From Davis, “culture is a much broader construct and has room to accommodate a whole host of personalities that can each be adapted to fit into the culture in different ways.”
Testing is supposed to mitigate bias in hiring decisions. But does psychometric testing achieve this? “IQ is a natural bias either way,” comments Gemmel. “Too smart” or “not smart enough” for the position is a bias in its simplest form. In terms of personality “too introverted or extroverted comes to mind”.

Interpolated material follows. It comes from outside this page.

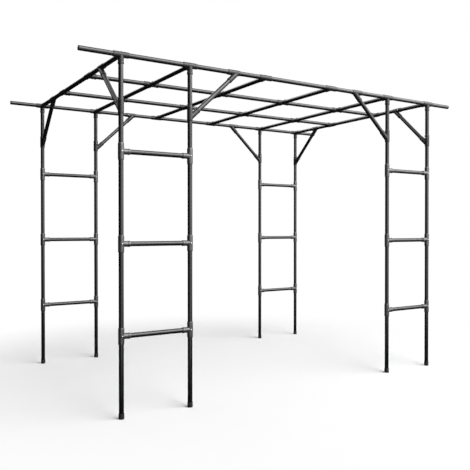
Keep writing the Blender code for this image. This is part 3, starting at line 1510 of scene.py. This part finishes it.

“Neither are indicators of success. Just simply a base level of information you “might” find useful. Though if relied on with a heavy emphasis (bias) you may miss out on a star of the future.”Andrew Gemmel
Additionally, there is fresh concern around the bias within AI-based tools. Dr Handler says, “This is still an issue that is got a lot of controversy around it and there’s not a lot of definite proof one way or another. it’s more a factor of the idea of garbage in and garbage out.”
Fit for purpose
If not during the hiring process, when can you reliably use psychometric tests? Gemmel recommends that hiring leaders “use them to understand the nature of the person at hand and how this information might help you, as leaders and managers, to communicate and relate to them during their development.”
“The best way to use psychometric and personality assessments is as a single point in a larger decision-making process,” says Eubanks. “If you have a mechanism like Vervoe offers to capture someone’s skills and abilities related to the job, a personality assessment might give you additional indicators on their fit for specific types of roles.”
“At the end of the day, the best personality doesn’t make up for someone’s inability to do the job, perform the work, or serve the customer. Those are requirements in the fast-paced world of business today.”Ben Eubanks
Should psychometric tests be used for hiring?
The summary from our experts is resoundingly, “proceed with caution”.
While these assessments may be useful for improving team dynamics, to guide development or as a smaller piece of your bigger talent puzzle, they are not the best solution to base your hiring decisions on.